Whatever Cornel West’s Sketches of My Culture (Artemis Records) is (or isn’t), this experiment in hip-hop and homily doesn’t warrant a stuffy fusillade of rabbit punches and groin kicks to West’s academic standing. Harvard University is still in America, where an educator, at whatever position in relation to her nation’s cultural elite, has the right to throw down, shout out, make a joyful noise and/or public display (if she does no serious psychic or physical harm to others) without being hassled about it by her boss.
That said…
Well, wait a moment. Let’s try to step into this mess with, you know, a “positive” attitude, as the uplift posses like to put it.
“The Journey,” the opening track on Sketches of My Culture, is also the only one whose words aren’t conspicuously flattened against a throbbing beat. And thus it’s the only track that foregrounds what Cornel West does best: Preach. As anyone who’s heard him speak can attest, West can bring the raucous intimacy of a storefront church into the toniest lecture hall. The slashing cadences, rolling timbres and freewheeling alliteration that are standard equipment for the fiercest pulpit orators cleave to West’s rhetorical style as crisply as his three-piece suits cling to his frame.
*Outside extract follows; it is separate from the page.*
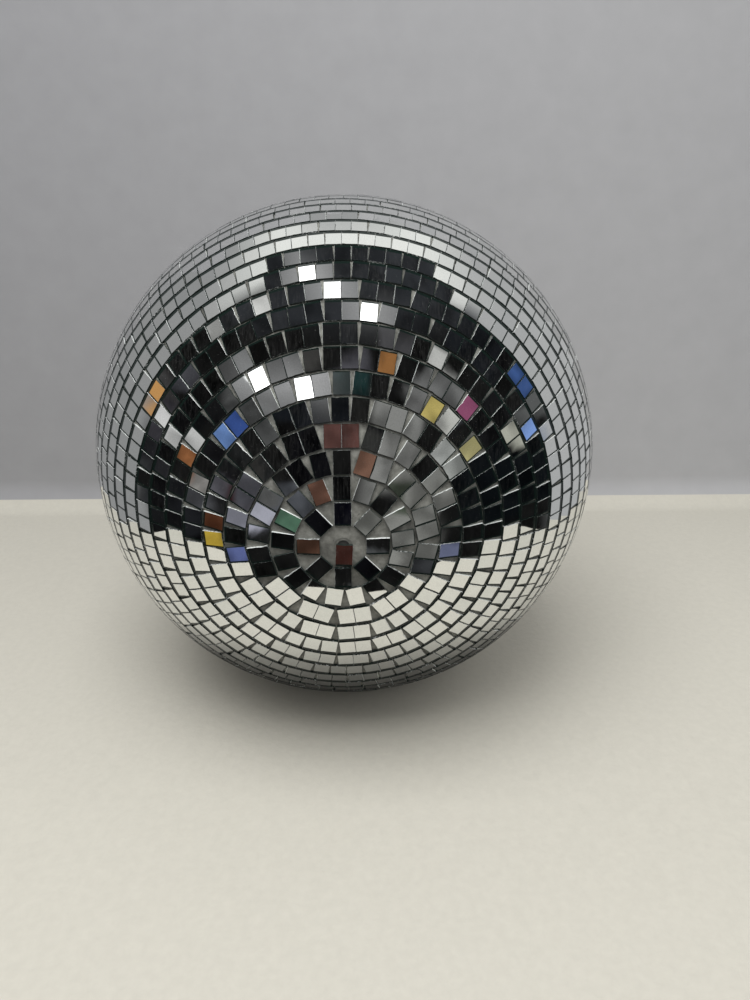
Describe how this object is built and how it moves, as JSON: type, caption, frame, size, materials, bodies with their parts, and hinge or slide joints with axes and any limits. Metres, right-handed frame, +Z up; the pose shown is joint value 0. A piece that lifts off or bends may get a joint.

He is never more a rhythm master than when he sermonizes with the abandon of a cocktail-lounge organist playing blues-funk variations after midnight.
But there’s nothing in the content of “The Journey” that’s original or provocative–unless it’s news to you that people of African descent have managed to create a profound musical tradition against tremendous odds. The information conveyed on this track and those that follow is intended to comfort, to reinforce, to (you know) be positive and bring uplift to African-American listeners.
West and his collaborators have fashioned a serviceable black product, the digitally mastered equivalent of one of those needlepoint samplers that grandmothers kept–still keep?–on their kitchen walls. If this be insurrection, then I want an extra marshmallow in my hot chocolate before I take a nap.
Public Enemy’s Chuck D once proclaimed that rap music is the black community’s CNN. Riding this analogy, you could say that Sketches of My Culture transmits its news along frequencies that are practically threadbare from overuse. Once the overdubs, beat machines and vocal riffs settle in for the disc’s duration, the obsolescence of thought, the repetitiveness of sentimentality become more pronounced, skating the edges of embarrassment.
Take (or leave) “3Ms” as an example. Now it’s possible, though unlikely, that the memories of Martin Luther King Jr., Medgar Evers and Malcolm X have become wispy and frail more than thirty years after their murders, especially to 20-something-and-under citizens of Hip-Hop Nation. But if “Martin, Medgar and Malcolm/Keep on keeping on/Keep on staying strong” is the best that these martyrs can expect as a chorus on a tribute presided over by one of the leading African-American public intellectuals of the present day (and the rest of the track is barely less banal), then consider yourself challenged to make yourself a better T-shirt.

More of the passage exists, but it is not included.